Up to and including the line with "in glass cups.", return every line from the start of the entries below exactly.

:::

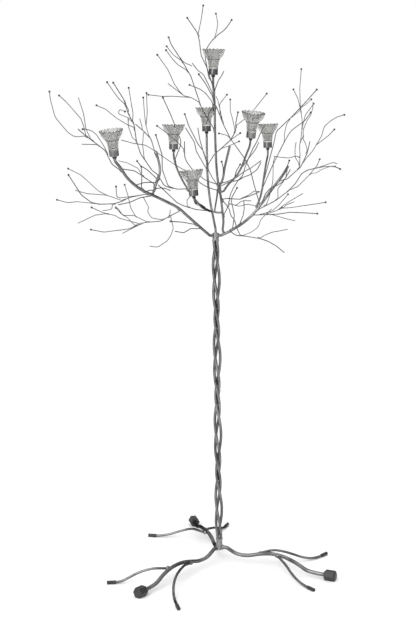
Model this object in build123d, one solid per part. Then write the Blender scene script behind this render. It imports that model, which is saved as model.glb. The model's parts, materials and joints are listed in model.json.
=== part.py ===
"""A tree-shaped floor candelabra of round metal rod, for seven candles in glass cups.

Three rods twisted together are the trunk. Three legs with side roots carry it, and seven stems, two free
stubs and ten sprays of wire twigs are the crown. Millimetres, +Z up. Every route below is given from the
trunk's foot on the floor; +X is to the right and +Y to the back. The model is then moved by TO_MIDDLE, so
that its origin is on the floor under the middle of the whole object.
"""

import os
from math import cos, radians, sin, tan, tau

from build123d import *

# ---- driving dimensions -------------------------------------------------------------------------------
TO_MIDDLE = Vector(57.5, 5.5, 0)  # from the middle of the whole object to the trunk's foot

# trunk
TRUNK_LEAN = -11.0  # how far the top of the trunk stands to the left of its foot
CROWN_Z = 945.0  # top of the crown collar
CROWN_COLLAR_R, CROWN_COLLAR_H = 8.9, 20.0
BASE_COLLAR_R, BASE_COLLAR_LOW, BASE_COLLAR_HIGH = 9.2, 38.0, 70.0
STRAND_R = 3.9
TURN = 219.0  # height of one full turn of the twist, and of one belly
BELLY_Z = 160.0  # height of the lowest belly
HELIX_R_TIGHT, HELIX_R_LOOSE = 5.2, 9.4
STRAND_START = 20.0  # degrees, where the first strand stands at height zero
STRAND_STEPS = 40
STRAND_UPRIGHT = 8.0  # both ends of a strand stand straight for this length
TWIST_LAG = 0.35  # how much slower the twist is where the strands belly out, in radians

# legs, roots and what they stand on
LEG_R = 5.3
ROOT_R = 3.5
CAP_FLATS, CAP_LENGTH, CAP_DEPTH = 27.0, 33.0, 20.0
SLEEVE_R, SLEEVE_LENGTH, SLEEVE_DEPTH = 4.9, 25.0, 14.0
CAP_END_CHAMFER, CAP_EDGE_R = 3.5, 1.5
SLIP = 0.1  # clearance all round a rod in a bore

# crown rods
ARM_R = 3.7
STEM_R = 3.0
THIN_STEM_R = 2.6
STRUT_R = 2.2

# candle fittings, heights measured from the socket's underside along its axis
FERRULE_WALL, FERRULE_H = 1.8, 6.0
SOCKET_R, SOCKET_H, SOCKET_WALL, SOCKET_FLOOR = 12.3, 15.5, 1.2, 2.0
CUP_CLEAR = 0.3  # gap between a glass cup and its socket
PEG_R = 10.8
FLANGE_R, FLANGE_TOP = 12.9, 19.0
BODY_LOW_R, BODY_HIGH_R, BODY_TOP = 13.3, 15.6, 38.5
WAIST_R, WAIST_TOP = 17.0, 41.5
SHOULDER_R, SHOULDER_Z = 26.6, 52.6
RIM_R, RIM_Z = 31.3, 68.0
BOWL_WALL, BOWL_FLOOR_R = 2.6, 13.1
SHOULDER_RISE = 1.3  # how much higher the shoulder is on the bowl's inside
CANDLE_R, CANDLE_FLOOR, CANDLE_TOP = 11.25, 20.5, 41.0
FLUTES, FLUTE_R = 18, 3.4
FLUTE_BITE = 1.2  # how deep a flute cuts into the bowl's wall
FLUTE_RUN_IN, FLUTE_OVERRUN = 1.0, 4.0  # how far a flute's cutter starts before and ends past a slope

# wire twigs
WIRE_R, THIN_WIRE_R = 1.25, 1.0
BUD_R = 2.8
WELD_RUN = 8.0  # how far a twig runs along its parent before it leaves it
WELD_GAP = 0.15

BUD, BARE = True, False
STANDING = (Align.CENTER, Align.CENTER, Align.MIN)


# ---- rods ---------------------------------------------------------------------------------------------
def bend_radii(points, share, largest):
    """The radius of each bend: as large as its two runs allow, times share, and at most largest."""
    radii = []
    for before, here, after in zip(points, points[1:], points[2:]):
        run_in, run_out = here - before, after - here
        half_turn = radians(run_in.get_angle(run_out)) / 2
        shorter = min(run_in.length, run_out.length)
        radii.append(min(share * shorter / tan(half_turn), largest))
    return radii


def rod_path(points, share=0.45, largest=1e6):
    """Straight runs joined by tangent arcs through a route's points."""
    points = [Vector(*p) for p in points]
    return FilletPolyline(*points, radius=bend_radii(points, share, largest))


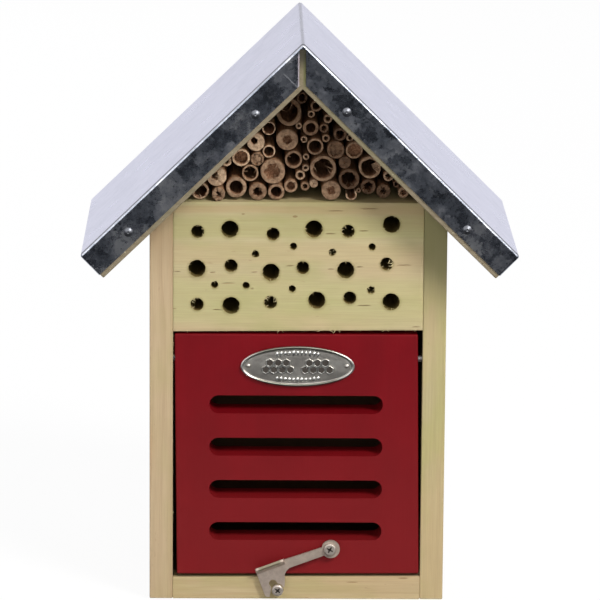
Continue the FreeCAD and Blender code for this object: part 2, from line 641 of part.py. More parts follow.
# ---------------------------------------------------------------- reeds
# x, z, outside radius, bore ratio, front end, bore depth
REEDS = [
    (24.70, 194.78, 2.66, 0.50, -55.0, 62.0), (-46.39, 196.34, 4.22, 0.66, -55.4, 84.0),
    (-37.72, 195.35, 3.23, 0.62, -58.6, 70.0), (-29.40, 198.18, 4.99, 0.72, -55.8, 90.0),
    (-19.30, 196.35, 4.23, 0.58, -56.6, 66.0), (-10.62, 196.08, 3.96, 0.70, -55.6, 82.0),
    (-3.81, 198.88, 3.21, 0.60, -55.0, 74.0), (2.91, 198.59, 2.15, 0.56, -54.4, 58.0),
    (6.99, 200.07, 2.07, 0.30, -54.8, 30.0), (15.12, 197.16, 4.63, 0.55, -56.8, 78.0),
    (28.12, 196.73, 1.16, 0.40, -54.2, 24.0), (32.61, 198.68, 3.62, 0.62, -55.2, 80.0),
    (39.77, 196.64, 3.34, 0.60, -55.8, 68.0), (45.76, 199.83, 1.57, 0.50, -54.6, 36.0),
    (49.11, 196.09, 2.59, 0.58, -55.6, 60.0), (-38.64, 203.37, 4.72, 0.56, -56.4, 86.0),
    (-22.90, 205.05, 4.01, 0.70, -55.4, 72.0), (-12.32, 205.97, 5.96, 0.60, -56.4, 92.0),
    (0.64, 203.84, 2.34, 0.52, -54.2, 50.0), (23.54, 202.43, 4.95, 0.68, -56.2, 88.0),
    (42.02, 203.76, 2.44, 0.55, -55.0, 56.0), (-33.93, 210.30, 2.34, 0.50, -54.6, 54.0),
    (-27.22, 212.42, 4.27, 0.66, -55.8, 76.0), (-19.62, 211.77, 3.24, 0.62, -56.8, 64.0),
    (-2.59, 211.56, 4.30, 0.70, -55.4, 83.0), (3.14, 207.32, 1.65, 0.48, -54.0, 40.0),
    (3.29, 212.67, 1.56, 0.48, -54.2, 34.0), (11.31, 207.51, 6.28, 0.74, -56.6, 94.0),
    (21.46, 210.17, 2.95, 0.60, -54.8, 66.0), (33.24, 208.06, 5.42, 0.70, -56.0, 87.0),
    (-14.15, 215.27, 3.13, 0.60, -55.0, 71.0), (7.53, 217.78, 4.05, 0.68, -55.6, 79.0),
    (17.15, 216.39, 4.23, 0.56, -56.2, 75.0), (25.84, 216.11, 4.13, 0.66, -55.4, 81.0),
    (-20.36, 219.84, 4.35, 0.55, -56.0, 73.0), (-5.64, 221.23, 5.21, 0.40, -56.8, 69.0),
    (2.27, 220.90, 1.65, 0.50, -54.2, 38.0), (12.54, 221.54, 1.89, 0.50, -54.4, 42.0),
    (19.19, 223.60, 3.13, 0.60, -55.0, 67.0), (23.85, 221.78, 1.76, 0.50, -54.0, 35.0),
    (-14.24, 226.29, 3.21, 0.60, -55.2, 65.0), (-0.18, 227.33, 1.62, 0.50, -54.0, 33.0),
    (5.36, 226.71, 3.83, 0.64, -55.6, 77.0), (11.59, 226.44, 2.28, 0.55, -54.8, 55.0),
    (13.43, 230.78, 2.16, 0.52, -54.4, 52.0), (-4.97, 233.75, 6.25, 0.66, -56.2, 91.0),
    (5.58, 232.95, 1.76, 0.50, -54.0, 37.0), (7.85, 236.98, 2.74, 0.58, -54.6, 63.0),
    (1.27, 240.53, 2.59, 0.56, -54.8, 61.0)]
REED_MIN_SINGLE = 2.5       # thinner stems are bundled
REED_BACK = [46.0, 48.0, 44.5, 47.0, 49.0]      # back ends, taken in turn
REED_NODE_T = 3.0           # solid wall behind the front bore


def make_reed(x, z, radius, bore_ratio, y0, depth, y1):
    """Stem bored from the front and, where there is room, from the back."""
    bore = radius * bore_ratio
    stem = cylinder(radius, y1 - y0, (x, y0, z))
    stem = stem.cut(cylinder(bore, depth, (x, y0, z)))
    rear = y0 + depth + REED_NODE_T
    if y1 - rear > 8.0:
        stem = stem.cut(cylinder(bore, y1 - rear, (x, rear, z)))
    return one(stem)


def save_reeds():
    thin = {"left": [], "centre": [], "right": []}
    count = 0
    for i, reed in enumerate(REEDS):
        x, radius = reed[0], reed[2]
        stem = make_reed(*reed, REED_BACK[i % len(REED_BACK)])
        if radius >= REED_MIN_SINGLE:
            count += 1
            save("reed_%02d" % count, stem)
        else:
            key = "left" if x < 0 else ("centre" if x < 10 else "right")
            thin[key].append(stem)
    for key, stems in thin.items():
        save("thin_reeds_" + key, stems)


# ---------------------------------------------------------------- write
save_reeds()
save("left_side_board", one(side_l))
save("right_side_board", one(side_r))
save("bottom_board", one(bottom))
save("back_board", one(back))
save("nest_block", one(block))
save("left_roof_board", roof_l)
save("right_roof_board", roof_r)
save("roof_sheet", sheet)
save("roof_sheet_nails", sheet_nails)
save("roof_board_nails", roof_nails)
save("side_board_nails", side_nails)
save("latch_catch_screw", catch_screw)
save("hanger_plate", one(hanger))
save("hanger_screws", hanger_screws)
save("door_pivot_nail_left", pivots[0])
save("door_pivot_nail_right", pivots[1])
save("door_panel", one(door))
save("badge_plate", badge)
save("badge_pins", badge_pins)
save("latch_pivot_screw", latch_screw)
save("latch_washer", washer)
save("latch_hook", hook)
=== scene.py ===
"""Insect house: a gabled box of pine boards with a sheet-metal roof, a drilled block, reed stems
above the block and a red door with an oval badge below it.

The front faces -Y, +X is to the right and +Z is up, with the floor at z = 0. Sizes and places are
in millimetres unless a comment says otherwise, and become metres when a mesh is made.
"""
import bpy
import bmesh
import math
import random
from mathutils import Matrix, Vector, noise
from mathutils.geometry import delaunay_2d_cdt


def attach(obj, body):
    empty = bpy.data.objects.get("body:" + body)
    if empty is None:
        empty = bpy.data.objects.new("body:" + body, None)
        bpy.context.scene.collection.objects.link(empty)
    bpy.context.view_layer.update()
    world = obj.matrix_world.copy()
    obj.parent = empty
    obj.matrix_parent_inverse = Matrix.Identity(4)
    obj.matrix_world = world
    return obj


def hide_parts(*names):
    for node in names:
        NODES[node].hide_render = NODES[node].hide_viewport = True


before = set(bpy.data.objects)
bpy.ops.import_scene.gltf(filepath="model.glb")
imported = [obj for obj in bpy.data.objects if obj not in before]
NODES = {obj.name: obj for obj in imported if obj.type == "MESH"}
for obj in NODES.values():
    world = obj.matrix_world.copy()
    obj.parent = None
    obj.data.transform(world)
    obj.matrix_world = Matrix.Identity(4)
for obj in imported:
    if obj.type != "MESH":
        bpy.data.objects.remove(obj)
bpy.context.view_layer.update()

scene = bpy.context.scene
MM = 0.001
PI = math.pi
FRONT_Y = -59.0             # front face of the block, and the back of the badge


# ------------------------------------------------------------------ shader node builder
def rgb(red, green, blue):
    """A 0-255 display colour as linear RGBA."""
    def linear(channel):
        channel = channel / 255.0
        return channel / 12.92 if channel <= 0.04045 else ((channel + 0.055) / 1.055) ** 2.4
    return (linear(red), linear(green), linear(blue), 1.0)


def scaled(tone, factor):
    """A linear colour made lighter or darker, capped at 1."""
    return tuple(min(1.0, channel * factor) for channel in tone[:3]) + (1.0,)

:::

→ OUTPUT FOR THIS TASK:
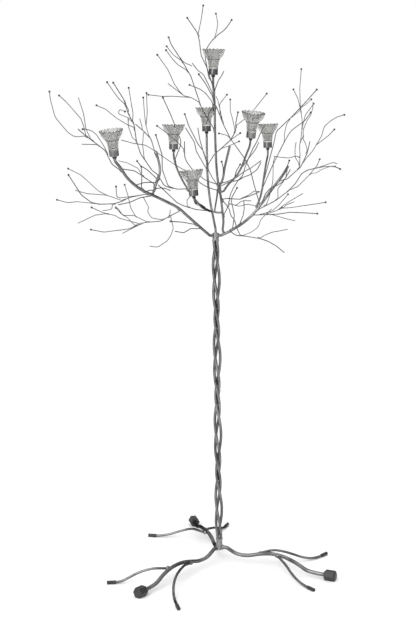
Model this object in build123d, one solid per part. Then write the Blender scene script behind this render. It imports that model, which is saved as model.glb. The model's parts, materials and joints are listed in model.json.
=== part.py ===
"""A tree-shaped floor candelabra of round metal rod, for seven candles in glass cups.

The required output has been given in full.